Duff also found news clips that indicate Nichols applied for a liquor license after the incident occurred, indicating he may have been selling liquor illegally without a license when King was there, and he found that Nichols went on to own another bar - Ernie's in Riverside. 

A Philadelphia Tribune news account of the incident reported that one of the women with King was a Philadelphia police officer, and the other was a social worker. 

After meeting with a few reporters and bloggers at the Mary's Place Cafe site on MLK Day in January 2015, Duff shared the official complaint report with the Camden address, - 753 Walnut Street, which I pumped into my phone's GPS map and headed for that location, deep in the rubble of the South Camden ghetto.


There I found the house still standing, part of a side by side duplex that was boarded up, littered with junk  and covered with graffiti, but still solid and restorable.

Duff located the owner and she acknowledged King lived there for about two years when he was a divinity students and she clearly recalled King. She also agreed to allow the house to be restored as a museum and the architects firm agreed to do the necessary design work to have it restored to what it looked like in 1950 when King was there.

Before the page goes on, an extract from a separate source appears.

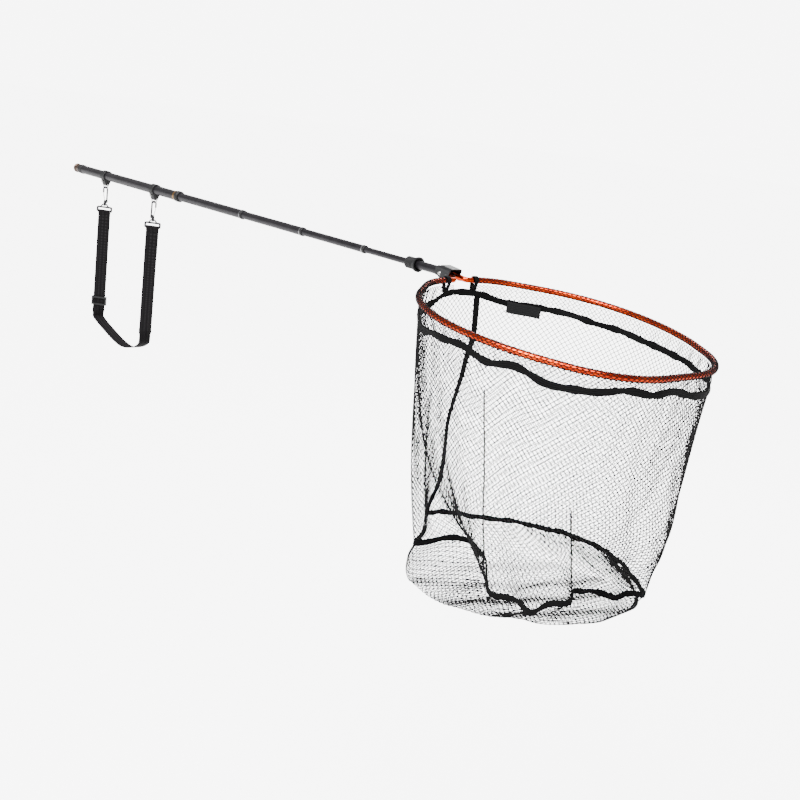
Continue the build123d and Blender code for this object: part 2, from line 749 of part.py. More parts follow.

But there are still many questions, including what became of the women who accompanied King and are they still alive to give a first hand report of what actually occurred? 

There's also the question of who was Mary? And what became of her?

And how did all of this escape the attention of the historians and biographers who have detailed King's life and death so thoroughly?

We hear all about MLK in Birmingham, Selma and Memphis but there's nothing in the history books or movies about MLK in Camden or at Mary's Cafe (with one exception), where he was radicalized and inspired to champion civil rights as his cause.

Patrick Duff is planing on being at the site of Mary's Cafe at 12:30 pm this Friday, June 12, hold a moment of silence and then hold a press conference to give an update and make some important announcements.